To the south, several hundred miles distant, stretches the long Sea of Cortez, as the conquerors of ancient Mexico once called the Gulf of California. Beyond the Sea of Cortez is the long and rock-bound reach of the west coast of Mexico. Then a group of little Central American republics; then Colombia, Peru and so on, till at last Patagonia points away like a huge giant’s finger straight toward the South Pole.

But I must bear in mind that I set out in this story to tell you about “The Bear-Slayer of San Diego,” and the South Pole is a long way from the subject in hand.

I have spoken of San Diego as one of the great new cities, and great it is, but altogether new it certainly is not, for it was founded by a Spanish missionary, known as Father Junipero, more than one hundred years ago.

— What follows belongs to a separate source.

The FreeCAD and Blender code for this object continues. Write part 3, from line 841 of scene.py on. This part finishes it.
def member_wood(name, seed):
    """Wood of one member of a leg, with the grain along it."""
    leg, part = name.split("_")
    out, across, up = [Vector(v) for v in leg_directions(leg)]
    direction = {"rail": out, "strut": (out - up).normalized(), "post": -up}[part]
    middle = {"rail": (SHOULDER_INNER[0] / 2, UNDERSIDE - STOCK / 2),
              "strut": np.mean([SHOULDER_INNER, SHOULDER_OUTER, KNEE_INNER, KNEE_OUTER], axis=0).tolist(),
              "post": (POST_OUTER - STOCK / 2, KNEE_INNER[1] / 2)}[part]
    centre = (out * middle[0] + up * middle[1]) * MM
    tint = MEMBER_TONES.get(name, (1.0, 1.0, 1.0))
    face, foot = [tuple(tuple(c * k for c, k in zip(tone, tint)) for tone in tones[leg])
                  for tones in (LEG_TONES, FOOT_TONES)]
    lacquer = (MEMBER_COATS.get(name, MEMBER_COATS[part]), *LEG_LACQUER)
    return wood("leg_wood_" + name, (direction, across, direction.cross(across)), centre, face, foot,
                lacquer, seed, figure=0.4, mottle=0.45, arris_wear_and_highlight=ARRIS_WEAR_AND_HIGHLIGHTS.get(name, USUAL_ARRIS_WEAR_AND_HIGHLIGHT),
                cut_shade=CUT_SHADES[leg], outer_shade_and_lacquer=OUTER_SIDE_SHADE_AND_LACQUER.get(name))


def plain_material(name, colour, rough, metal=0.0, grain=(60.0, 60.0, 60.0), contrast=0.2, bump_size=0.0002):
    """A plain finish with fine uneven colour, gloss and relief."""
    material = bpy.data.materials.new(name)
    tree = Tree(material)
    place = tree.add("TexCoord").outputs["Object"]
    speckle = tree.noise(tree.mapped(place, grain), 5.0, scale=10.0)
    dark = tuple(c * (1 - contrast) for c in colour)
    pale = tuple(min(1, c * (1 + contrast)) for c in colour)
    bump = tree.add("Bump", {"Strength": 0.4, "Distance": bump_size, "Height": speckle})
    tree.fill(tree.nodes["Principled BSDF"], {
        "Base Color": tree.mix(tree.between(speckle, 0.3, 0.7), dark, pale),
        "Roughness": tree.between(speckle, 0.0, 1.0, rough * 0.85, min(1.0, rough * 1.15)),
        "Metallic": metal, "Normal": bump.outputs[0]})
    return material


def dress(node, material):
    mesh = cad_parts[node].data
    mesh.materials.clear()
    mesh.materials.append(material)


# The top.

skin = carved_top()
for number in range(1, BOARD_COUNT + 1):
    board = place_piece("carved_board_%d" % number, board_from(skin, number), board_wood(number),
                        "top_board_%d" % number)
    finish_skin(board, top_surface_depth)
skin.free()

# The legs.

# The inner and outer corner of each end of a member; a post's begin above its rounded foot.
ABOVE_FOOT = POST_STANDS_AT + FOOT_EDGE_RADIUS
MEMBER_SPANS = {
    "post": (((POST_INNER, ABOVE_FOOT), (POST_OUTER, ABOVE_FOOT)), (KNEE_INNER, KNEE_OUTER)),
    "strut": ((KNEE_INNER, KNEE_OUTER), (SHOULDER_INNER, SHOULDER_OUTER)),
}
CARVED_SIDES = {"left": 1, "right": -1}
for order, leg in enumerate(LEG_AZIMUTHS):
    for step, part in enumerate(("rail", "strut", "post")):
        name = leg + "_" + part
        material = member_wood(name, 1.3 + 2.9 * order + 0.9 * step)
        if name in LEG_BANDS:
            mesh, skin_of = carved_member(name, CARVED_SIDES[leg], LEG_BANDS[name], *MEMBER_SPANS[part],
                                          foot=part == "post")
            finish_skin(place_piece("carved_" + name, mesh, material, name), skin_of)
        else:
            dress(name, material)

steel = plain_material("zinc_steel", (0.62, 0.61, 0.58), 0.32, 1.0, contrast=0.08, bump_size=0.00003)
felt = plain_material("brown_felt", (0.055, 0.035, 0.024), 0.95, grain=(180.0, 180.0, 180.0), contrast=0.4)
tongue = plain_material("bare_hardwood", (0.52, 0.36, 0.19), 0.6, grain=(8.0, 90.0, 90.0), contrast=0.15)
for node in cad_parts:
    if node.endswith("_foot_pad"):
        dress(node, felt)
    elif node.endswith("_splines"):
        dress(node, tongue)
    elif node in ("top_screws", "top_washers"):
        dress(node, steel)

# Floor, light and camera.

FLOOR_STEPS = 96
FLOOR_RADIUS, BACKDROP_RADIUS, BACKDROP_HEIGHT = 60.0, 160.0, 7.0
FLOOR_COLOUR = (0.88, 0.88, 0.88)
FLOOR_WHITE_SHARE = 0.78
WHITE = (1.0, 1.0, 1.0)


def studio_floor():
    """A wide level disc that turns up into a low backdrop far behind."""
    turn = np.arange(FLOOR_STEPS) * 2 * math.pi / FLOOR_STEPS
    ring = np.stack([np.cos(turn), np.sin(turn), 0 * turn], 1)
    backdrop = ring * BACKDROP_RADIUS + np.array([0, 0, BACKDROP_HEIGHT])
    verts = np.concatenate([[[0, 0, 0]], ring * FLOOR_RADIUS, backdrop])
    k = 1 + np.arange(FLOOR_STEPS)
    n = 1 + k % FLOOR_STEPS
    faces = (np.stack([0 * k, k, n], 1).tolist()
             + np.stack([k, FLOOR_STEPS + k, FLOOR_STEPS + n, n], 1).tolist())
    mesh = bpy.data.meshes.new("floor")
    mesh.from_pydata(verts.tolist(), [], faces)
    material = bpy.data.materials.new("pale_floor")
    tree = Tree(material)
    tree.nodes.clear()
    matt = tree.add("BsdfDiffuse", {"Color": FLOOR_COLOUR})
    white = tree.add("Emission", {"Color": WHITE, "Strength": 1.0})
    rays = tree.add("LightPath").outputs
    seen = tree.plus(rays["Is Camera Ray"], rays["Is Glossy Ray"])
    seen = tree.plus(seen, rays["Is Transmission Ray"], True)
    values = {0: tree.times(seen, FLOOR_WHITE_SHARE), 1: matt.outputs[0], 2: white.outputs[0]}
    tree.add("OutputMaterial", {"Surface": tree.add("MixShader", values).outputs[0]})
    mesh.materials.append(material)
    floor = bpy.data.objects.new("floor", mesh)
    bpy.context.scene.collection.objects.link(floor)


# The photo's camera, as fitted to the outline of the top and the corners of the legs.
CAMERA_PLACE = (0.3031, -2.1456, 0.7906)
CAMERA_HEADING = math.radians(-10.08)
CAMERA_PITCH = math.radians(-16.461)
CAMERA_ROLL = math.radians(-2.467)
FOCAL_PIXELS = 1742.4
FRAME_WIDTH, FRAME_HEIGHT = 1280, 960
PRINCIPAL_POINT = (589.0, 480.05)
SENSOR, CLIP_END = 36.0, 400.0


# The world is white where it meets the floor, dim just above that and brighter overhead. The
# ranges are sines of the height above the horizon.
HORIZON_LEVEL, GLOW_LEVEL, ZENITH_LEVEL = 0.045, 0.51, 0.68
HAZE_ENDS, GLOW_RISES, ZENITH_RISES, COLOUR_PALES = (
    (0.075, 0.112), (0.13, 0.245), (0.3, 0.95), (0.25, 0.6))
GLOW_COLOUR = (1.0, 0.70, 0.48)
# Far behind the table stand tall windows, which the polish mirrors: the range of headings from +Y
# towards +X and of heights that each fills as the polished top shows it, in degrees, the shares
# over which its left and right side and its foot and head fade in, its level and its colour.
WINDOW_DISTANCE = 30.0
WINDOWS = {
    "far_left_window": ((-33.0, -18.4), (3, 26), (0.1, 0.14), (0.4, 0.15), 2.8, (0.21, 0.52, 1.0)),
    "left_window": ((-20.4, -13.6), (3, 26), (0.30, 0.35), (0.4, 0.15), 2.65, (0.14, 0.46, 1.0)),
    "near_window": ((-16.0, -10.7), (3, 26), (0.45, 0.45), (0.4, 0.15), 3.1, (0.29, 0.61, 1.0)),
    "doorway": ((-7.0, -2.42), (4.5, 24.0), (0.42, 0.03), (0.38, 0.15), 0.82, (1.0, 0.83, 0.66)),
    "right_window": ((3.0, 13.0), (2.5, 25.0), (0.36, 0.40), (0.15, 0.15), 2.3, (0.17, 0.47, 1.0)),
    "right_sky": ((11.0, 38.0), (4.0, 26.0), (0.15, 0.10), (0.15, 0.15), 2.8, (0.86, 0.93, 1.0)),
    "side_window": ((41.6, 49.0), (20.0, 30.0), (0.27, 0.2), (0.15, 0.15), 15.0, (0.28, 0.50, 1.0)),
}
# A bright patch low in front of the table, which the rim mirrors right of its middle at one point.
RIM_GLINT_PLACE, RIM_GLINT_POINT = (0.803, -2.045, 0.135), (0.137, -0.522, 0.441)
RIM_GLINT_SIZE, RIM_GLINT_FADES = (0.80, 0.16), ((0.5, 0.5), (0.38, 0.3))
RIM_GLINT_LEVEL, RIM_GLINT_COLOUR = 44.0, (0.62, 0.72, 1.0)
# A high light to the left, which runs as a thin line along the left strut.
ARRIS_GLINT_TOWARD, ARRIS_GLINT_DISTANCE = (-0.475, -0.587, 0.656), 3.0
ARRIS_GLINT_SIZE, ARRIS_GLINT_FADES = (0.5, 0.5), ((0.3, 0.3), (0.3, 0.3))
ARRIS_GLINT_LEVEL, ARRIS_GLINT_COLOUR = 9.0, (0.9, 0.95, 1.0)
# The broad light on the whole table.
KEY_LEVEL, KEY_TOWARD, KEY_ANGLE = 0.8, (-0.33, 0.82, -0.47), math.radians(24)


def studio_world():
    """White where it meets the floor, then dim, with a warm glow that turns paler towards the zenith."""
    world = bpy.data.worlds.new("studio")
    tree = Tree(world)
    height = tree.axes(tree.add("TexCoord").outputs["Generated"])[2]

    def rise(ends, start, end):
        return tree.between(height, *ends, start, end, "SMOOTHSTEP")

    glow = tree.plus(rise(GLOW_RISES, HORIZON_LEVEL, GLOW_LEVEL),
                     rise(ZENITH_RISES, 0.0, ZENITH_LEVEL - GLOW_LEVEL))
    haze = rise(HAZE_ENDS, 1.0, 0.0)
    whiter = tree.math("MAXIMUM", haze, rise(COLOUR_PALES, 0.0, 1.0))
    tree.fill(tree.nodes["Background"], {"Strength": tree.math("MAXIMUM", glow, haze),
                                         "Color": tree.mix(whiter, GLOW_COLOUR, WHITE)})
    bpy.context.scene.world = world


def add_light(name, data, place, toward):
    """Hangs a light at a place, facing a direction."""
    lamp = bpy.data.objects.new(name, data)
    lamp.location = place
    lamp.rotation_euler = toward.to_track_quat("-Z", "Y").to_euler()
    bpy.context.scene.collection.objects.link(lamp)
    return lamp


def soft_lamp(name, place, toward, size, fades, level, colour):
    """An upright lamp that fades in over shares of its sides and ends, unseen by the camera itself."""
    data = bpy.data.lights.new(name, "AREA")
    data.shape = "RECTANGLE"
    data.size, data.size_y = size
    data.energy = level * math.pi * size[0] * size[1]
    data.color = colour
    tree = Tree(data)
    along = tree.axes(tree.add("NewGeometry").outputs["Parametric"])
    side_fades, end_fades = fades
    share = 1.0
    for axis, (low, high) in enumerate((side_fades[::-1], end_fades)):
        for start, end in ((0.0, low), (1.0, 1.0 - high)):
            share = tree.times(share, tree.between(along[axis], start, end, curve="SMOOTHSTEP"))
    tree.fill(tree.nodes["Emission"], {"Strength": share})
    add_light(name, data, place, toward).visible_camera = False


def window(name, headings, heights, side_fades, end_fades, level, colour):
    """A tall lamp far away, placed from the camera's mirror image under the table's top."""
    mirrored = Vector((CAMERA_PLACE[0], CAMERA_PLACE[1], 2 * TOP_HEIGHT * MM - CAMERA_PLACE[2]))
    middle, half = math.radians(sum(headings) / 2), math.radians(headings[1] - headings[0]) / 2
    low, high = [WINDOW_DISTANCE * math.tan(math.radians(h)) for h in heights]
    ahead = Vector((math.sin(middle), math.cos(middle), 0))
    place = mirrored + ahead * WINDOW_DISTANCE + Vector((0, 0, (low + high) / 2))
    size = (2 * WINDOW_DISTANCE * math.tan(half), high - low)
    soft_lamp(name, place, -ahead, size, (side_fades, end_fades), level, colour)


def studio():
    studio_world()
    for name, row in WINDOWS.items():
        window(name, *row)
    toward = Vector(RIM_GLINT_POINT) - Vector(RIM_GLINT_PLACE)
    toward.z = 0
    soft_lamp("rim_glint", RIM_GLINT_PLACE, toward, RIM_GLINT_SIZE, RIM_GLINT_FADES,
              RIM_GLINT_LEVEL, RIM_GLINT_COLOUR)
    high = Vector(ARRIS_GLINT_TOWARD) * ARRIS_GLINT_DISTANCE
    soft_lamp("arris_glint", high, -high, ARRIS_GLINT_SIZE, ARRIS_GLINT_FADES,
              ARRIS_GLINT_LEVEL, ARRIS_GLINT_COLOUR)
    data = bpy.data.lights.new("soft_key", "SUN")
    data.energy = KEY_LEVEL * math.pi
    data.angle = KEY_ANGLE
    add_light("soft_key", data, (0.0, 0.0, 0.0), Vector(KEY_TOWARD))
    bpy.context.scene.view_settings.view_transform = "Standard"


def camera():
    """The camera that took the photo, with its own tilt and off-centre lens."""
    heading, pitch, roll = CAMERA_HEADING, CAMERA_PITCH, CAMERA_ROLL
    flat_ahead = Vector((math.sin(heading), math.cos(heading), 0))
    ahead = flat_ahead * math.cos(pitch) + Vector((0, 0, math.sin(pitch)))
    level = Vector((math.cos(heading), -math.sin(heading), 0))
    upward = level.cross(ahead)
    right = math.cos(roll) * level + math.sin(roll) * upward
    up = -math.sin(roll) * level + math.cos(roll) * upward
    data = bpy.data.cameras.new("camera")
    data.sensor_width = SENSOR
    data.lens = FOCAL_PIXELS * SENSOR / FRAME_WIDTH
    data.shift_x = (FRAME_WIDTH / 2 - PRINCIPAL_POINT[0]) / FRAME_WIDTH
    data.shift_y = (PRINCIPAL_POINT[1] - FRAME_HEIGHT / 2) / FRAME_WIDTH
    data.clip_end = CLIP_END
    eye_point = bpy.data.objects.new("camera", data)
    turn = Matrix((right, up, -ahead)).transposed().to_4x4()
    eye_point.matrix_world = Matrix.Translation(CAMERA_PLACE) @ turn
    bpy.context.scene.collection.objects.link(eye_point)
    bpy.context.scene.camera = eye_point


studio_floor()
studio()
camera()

These old Spanish missionaries were great men in their day; brave, patient and very self-sacrificing in their attempts to settle the wild countries and civilize the Indians.

This Father Junipero walked all the way from the City of Mexico to San Diego, although he was more than fifty years old; and finally, after he had spent nearly a quarter of a century in founding missions up and down the coast of California, he walked all the way back to Mexico, where he died.

When it is added that he was a lame man, that he was more than threescore and ten years of age, and that he traveled all the distance on this last journey on foot and alone, with neither arms nor provisions, trusting himself entirely to Providence, one can hardly fail to remember his name and speak it with respect.

This new city, San Diego, with its most salubrious clime, is set all over and about with waving green palms, with golden oranges, red pomegranates, great heavy bunches of green and golden bananas, and silver-laden olive orchards. The leaf of the olive is of the same soft gray as the breast of the dove. As if the dove and the olive branch had in some sort kept companionship ever since the days of the deluge.

San Diego is nearly ten miles broad, with its base resting against the warm, still waters of the Pacific Ocean. The most populous part of the city is to the south, toward Mexico. Then comes the middle part of San Diego City. This is called “the old town,” and here it was that Father Junipero planted some palm trees that stand to this day—so tall that they almost seem to be dusting the stars with their splendid plumes.

Here also you see a great many old adobe houses in ruins, old forts, churches, fortresses, barracks, built by the Mexicans nearly a century ago, when Spain possessed California, and her gaudy banner floated from Oregon to the Isthmus of Darien.

The first old mission is a little farther on up the coast, and the new college, known as the San Diego College of Letters, is still farther on up the warm sea bank. San Francisco lies several hundred miles on up the coast beyond Los Angeles. Then comes Oregon, then Washington, one of the newest States, and then Canada, then Alaska, and at last the North Pole, which, by the way, is almost as far as the South Pole from my subject: The Bear-Slayer of San Diego.